── GIVEN INFORMATION

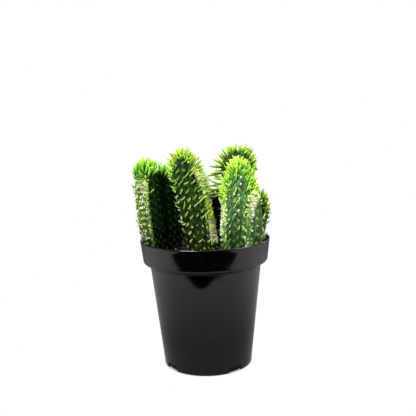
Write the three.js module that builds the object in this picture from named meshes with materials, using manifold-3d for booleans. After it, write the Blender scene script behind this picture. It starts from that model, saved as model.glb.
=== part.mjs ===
// A crested Eve's needle cactus in a round nursery pot. Seven flattened, fan-shaped stems stand in the
// potting mix. Each stem is one body with its low tubercles and its awl-shaped leaves, which crowd along
// the crest. Millimetres, +Z up, the origin on the pot's axis where the pot stands; the front is -Y.

import * as THREE from "three";
import { mergeVertices } from "three/addons/utils/BufferGeometryUtils.js";
import Module from "manifold-3d";

const wasm = await Module();
wasm.setup();

const radians = THREE.MathUtils.degToRad;

// The pot: a tapering wall, a wider rim band above a step, and a raised floor inside a notched foot.
const POT = {
  height: 103,
  rimRadius: 52.5,
  bandRadius: 50.2,
  bandHeight: 18.6,
  bandCorner: 2.5,
  shoulderRadius: 45.2,
  footRadius: 35.8,
  footBevel: 0.5,
  wall: 1.2,
  floorHeight: 3,
  sides: 56,
};
const NOTCH = { count: 4, firstAngle: -54, width: 12, height: 4.6, innerRadius: 27, overshoot: 5 };
const STEP_HEIGHT = POT.height - POT.bandHeight;

// The clearance between any two neighbouring pieces, and the potting mix with its waves.
const GAP = 0.3;
const SOIL = { level: 93, inset: 1.7, wave: 0.55, rings: 6, sides: 28 };

// The stems stand this deep in the mix, and their holes reach this far above its level.
const SINK = 5;
const HOLE_TOP = 4;

// Each fan: where its foot stands, the turn of its width from +X, and the outline that its rays reach.
// half, shoulder and dome shape the crest, drift carries it sideways, slope tips it, and flare says how
// early the rays spread. curl bends the fan in plan. thick and rim are half thicknesses, at the foot and
// below the crest. rays and steps set the lattice of tubercles.
const FANS = {
  fan_left: {
    at: [-34.4, 7.2], turn: 47.5, foot: 15.6, half: 26.6, shoulder: 51, dome: 16, square: 3, drift: -7,
    slope: -0.28, flare: 1.1, thick: 7, rim: 6, curl: -0.0125, rays: 10, steps: 16, seed: 11,
  },
  fan_middle: {
    at: [-0.2, -8], turn: -22, foot: 12.2, half: 14, shoulder: 50.5, dome: 25.2, square: 1.9, drift: -9.8,
    slope: -1, flare: 0.55, thick: 6.6, rim: 5, curl: -0.01, rays: 8, steps: 20, seed: 23,
  },
  fan_back_right: {
    at: [27.2, 13.5], turn: 4, foot: 10, half: 12.4, shoulder: 63.5, dome: 15.5, square: 2.1, drift: 1,
    slope: 0, flare: 0.35, thick: 6.2, rim: 5, curl: -0.008, rays: 8, steps: 20, seed: 37,
  },
  fan_front_right: {
    at: [23.2, -9], turn: 6, foot: 10.5, half: 11.2, shoulder: 44, dome: 25.5, square: 1.7, drift: 4.6,
    slope: 0, flare: 0.4, thick: 6.2, rim: 5, curl: -0.022, rays: 8, steps: 18, seed: 41,
  },
  fan_far_right: {
    at: [40.2, 3], turn: -40, foot: 6, half: 8.3, shoulder: 31, dome: 13, square: 2, drift: 4.8,
    slope: 0, flare: 0.4, thick: 4.6, rim: 4, curl: 0, rays: 6, steps: 11, seed: 53,
  },
  fan_back: {
    at: [6.5, 24], turn: 4, foot: 10, half: 12.5, shoulder: 28.5, dome: 14.5, square: 2.2, drift: 1,
    slope: 0.2, flare: 0.4, thick: 5.8, rim: 4.8, curl: 0, rays: 6, steps: 10, seed: 67,
  },
  fan_front_low: {
    at: [37, -22.6], turn: 34, foot: 6, half: 6, shoulder: 17, dome: 30, square: 1.8, drift: 2.6,
    slope: 0, flare: 0.3, thick: 4, rim: 3.6, curl: 0, rays: 6, steps: 12, seed: 79,
  },
};
const SPREAD = radians(96); // how far the outermost rays turn from upright
const RAY_BUNCHING = 0.35; // how far the rays crowd towards the fan's two edges
const BEND = 0.5; // height share at which a ray turns towards the crest
const ROUNDING = 2.6; // power of the fan's oval section
const RELIEF = 1; // how far a tubercle stands above the valleys round it
const EVEN_REACH = 0.93; // the evenly spaced rows end here, and the crown's rows follow
const CROWN_REACH = [0.955, 0.985, 1];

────

### WORK TO DO:
Pick out all lines containing the string "that".

### FINAL RESULT:
Write the three.js module that builds the object in this picture from named meshes with materials, using manifold-3d for booleans. After it, write the Blender scene script behind this picture. It starts from that model, saved as model.glb.
// Each fan: where its foot stands, the turn of its width from +X, and the outline that its rays reach.